C’est l’occasion de découvrir de plus près le trait si particulier de cet artiste, qui croque des visages hyper expressifs, aux faciès taillés à la serpe, et des personnages semblant être toujours en mouvement. Le découpage très dynamique, presque cinématographique, de ses planches est aussi une belle leçon pour les illustrateurs•trices en herbe.
Le plus intéressant, puisqu’il s’agit des originaux, c’est surtout que tu peux observer de près les détails de ce travail d’orfèvre de la bande-dessinée : les coups de pinceau trempé dans l’encre de Chine, les corrections au blanc, les crayonnés dont on devine la trace… Bref, tout ce qui fait le charme d’une planche avant qu’elle soit reproduite et imprimée. L’exposition présente en prime des essais en couleurs. Et pour les adeptes de la technologie, il est même possible de lire sur un écran tactile quelques pages du comics ! (On a bien fait joujou avec.)
Michael Gaydos, dessinateur fan de son héroïne
À l’occasion de l’inauguration de l’exposition, Michael Gaydos était présent à Paris pour distribuer à la ronde sa joie de vivre et ses éclats de rire — le dessinateur semblait particulièrement heureux d’être là et de découvrir son public français. On a rencontré cet artiste très disponible, pour parler du personnage pas commun de Jessica Jones, de la création du comics à son adaptation en série.

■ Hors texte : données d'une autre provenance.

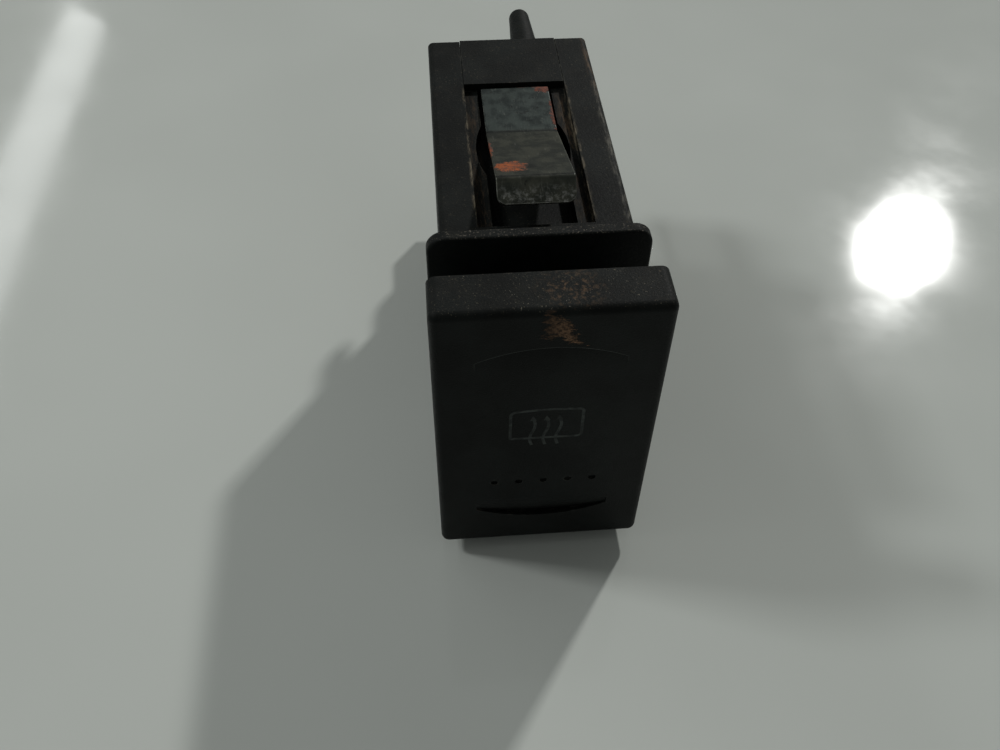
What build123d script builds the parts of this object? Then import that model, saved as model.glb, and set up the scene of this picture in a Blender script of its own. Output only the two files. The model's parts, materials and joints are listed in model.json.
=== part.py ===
import os
from math import cos, radians, sin

from build123d import *

# Dashboard rocker switch, millimetres.
# X runs across the switch, Z up the face, and Y from the front towards the connector.
# The origin is the centre of the panel seat: the plane of the flange's rear face.

# ---- driving dimensions -------------------------------------------------------------
CAP_WIDTH = 24.4
CAP_HEIGHT = 40.0
CAP_FRONT = -13.6
CAP_BACK = -8.0
CAP_WALL = 1.3
CAP_FACE = 1.6
CAP_CORNER = 1.0
CAP_EDGE = 0.9

SCOOP_HALF_WIDTH = 7.8
SCOOP_LIP = 14.85
SCOOP_LIP_SAG = 1.8
SCOOP_START = 11.0
SCOOP_DEPTH = 0.75
UPPER_SCOOP_DEPTH = 0.25
DIMPLE_COUNT = 5
DIMPLE_PITCH = 2.85
DIMPLE_RADIUS = 0.42
DIMPLE_DEPTH = 0.25
DIMPLE_Z = -7.6
SYMBOL_Z = 2.6
SYMBOL_WIDTH = 10.0
SYMBOL_HEIGHT = 8.4
FILM = 0.4
DIFFUSER_THICKNESS = 0.7
TOOL_MARGIN = 1.0

FLANGE_WIDTH = 24.1
FLANGE_HEIGHT = 37.8
FLANGE_THICKNESS = 1.3
FLANGE_CORNER = 2.0
FLANGE_EDGE = 0.3

BODY_WIDTH = 21.2
BODY_HEIGHT = 34.8
BODY_DEPTH = 40.8
BODY_EDGE = 0.7
SIDE_WALL = 1.6
CAVITY_HALF_HEIGHT = 13.5
COVER_SEAT = 37.8
COVER_RIM = 1.2
FIT_GAP = 0.1

CHANNEL_WIDTH = 12.8
CHANNEL_FRONT = 2.2
LEDGE_DEPTH = 1.0
SLOT_DEPTH = 2.8
SLOT_WIDTH = 9.4
WAIST_HALF_WIDTH = 5.6
WAIST_HALF_LENGTH = 9.0
WAIST_Y = 17.5
TONGUE_FRONT = 30.2
TONGUE_GAP = 0.06
TONGUE_THICKNESS = 1.5
TONGUE_ROOT = 0.8
HOOK_SLOT_GAP = 0.2

CLIP_WIDTH = 8.5
CLIP_THICKNESS = 0.5
CLIP_HEEL = (29.7, 16.9)
CLIP_FOLD = (19.5, 17.15)
CLIP_PEAK = (5.0, 21.75)
CLIP_LIP = (2.6, 19.9)
CLIP_LEG_END = 12.9
CLIP_BEND = 0.7
CLIP_CORNER = 1.0
CLIP_SPLIT = 0.06

PIVOT_Y = 3.5
TRUNNION_RADIUS = 1.5
TRUNNION_END = 9.9
RUNNING_GAP = 0.06
NECK_WIDTH = 16.6
NECK_HEIGHT = 24.8
NECK_WALL = 1.2
NECK_BACK = 6.5
NECK_WEB = 1.5
NECK_CORNER = 1.0
PLATE_WIDTH = 20.8
PLATE_HEIGHT = 36.8
PLATE_THICKNESS = 1.5
PLATE_GAP = 0.05
GUIDE_WIDTH = 5.0
GUIDE_HEIGHT = 6.6
GUIDE_BACK = 4.5

CONTACT_X = 4.5
PLUNGER_LEAN = 4.0
BARREL_RADIUS = 2.6
BARREL_START = 2.2
BARREL_END = 15.0
BORE_RADIUS = 1.6
BORE_START = 4.0
PLUNGER_RADIUS = 1.52
PLUNGER_START = 9.0
PLUNGER_SHOULDER = 17.5
PLUNGER_TIP = 21.9
NOSE_RADIUS = 1.1
SPRING_RADIUS = 1.15
SPRING_WIRE = 0.3
SPRING_TURNS = 7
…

- Alors, tu as hâte de rencontrer des fans français de Jessica Jones ?
Oui, carrément ! J’adore les fans en Europe, parce que l’ambiance est différente de celle aux États-Unis. Les auteurs de comics y sont beaucoup plus considérés comme des artistes, pour commencer.
- Ce n’est pas le cas aux États-Unis ?
Non, pas vraiment, pas de la même manière en tout cas. On est plutôt considérés comme des illustrateurs, et l’illustration, ce n’est pas vu comme un art. En tout cas, ce n’est pas quelque chose que l’on penserait à exposer dans une galerie d’art. La première fois que j’ai remarqué ça, c’était en Espagne pour une autre convention, il y a quelques années. On nous prenait très sérieusement, comme des artistes.
L’influence des Beaux Arts est plus forte ici, et je trouve que l’on prend plus le temps de travailler un projet artistique, plutôt que de chercher à tout prix à rendre quelque chose à son éditeur, mois après mois, à essayer de sortir un livre. Je veux dire, en Europe j’ai l’impression qu’on peut travailler sur quelque chose pendant un an, et sortir une vingtaine de pages. De mon côté, c’est plutôt une vingtaine de pages par mois que je dois sortir !
- Tu emménages bientôt en France, alors ?
Carrément ! (rires) J’y pense, tu sais ! Il me suffit de me promener un peu dans Paris pour me représenter ma vie ici.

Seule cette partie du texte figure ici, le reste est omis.